- [The exercise]: Give back exactly the lines from the start of the listing to the line containing "from 0 to 1.", inclusive, and nothing beyond them.

- [Dataset excerpt]:
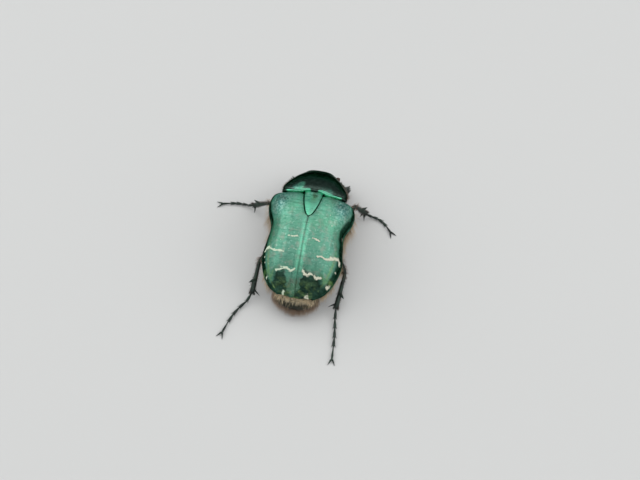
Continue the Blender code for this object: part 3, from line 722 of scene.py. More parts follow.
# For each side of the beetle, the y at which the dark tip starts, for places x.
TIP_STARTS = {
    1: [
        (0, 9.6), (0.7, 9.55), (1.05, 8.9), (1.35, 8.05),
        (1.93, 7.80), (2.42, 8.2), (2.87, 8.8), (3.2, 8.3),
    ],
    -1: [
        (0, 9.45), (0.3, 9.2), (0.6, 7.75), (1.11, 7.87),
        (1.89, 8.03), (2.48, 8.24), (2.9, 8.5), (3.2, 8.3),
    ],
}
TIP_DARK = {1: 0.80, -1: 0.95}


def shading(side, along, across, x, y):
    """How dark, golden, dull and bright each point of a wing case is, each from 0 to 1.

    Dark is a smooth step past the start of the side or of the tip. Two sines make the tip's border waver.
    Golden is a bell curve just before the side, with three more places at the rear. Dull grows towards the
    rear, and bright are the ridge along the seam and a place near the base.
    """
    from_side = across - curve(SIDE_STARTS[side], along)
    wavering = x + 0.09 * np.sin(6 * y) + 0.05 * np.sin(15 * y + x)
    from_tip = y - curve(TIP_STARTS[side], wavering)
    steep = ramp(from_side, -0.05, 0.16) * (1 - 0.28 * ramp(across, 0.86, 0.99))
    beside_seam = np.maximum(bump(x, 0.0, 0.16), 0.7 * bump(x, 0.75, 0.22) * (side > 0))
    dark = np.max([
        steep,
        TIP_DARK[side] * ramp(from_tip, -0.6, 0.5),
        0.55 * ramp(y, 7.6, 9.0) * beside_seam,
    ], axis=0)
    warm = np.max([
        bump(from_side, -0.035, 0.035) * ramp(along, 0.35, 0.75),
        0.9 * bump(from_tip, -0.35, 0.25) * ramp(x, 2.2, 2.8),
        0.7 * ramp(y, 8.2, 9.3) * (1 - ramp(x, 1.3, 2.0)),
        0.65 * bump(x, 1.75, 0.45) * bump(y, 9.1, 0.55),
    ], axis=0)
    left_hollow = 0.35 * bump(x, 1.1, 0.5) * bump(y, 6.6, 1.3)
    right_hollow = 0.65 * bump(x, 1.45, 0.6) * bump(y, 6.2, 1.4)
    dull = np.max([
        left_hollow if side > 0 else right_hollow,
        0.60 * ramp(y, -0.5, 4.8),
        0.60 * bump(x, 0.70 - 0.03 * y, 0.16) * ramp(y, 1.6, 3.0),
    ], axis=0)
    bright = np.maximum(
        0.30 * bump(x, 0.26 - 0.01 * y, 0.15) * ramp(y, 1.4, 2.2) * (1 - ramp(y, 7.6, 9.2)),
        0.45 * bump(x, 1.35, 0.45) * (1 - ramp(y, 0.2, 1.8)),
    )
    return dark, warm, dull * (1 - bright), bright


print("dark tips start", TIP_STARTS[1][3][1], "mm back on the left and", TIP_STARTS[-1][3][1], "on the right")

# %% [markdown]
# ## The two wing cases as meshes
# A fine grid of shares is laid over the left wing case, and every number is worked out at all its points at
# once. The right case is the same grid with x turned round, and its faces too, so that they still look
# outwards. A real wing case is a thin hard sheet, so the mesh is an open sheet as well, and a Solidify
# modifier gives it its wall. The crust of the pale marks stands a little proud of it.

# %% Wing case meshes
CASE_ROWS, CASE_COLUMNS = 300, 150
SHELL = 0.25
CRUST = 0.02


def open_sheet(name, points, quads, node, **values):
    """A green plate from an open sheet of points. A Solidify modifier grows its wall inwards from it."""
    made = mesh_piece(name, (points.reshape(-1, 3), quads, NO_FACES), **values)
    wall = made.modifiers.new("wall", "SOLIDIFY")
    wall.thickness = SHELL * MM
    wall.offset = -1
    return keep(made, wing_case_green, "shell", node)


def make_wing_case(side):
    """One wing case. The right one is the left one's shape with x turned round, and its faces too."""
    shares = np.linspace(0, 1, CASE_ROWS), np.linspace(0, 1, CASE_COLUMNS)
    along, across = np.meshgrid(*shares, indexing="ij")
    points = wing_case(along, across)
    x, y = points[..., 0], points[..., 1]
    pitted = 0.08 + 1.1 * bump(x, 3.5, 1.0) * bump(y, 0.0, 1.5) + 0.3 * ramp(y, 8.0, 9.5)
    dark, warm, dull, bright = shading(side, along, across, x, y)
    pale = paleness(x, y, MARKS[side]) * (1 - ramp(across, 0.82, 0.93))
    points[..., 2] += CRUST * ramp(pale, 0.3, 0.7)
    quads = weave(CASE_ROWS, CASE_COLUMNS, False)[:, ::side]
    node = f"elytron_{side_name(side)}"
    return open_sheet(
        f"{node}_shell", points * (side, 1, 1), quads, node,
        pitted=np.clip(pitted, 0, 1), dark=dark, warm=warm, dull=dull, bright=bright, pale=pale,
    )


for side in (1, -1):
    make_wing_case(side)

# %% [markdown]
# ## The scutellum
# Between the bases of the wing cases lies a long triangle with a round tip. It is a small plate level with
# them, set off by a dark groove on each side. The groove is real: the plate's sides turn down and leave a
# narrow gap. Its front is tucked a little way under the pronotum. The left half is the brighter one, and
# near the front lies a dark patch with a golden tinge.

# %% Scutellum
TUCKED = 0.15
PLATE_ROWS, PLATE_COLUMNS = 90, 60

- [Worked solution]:
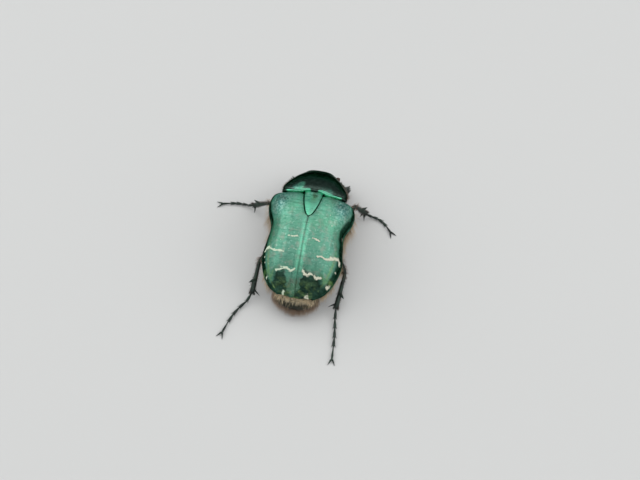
Continue the Blender code for this object: part 3, from line 722 of scene.py. More parts follow.
# For each side of the beetle, the y at which the dark tip starts, for places x.
TIP_STARTS = {
    1: [
        (0, 9.6), (0.7, 9.55), (1.05, 8.9), (1.35, 8.05),
        (1.93, 7.80), (2.42, 8.2), (2.87, 8.8), (3.2, 8.3),
    ],
    -1: [
        (0, 9.45), (0.3, 9.2), (0.6, 7.75), (1.11, 7.87),
        (1.89, 8.03), (2.48, 8.24), (2.9, 8.5), (3.2, 8.3),
    ],
}
TIP_DARK = {1: 0.80, -1: 0.95}


def shading(side, along, across, x, y):
    """How dark, golden, dull and bright each point of a wing case is, each from 0 to 1.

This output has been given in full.